Marie Claude, Boris Tissot and a third person in the kitchen of Picasso's atelier

Since a lot of criticism had accumulated the way the official mural had been done so far, there was made an effort to reason with Boris Tissot. One of these discussions took place in the kitchen of the atelier and before the children had arrived since care was taken not to carry out this dispute in front of the children.

Unfortunately Boris Tissot did not heed this, and instead proceeded by claiming this to be the 'French Way' of doing things. It meant that outsiders have therefore nothing to say, especially not if they do not understand the French language. This was, however, not the case as almost all persons had a least a working knowledge of the French language, and included in the group wishing to pursuade Boris Tissot were besides Marie Claude and Jad Salman as well Monique Kissel, Prof. for Art at the University of Saint Denis.

Jad Salman and Monique Kissel

A constrained silence ruled in the kitchen. Naturally Boris Tissot felt to be in a tight spot especially after Hatto Fischer had written in an email to all involved in Kids' Guernica what was happening at the atelier. In retrospect the failure to influence Boris Tissot in any positive way must also be viewed as a criticism of what was attempted to be done at this late stage. Naturally a lot more openness to collaborate would have been needed to ensure an inclusive rather than an exclusive practice. The core of the criticism was, however, how the children were treated. It was underlined by pointing out an adult led staging of a mural was not the concept of Kids' Guernica.
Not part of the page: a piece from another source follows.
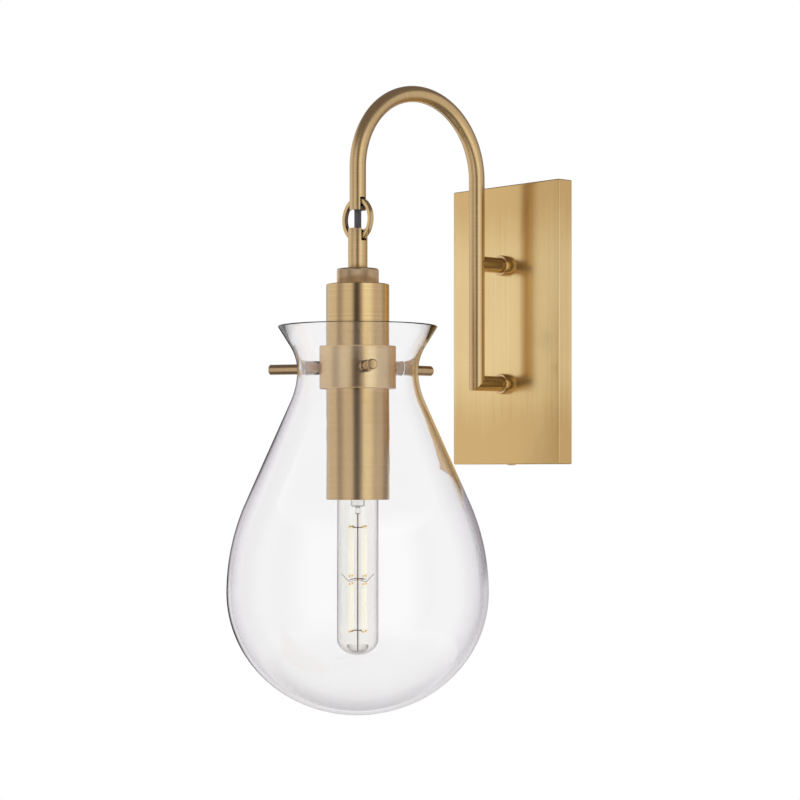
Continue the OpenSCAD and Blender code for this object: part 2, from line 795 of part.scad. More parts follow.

Exclusive practice instead of action for all of Kids' Guernica

Contrary to usual actions by Kids' Guernica, the presence of others from another country are most welcome. In this case Boris Tissot did not want any of the delegation from Poiein kai Prattien - Anna Arvanitaki, President and Hatto Fischer, Coordinator - to be present whenever the press came. He also failed to introduce the two to his two collaborators. Also when Alexandra Zanne asked if it was possible to come to the atelier in order to learn from the action as she was planning herself to do a Kids' Guernica action in Gezoncourt, France later on, Boris Tissot said 'no' to her.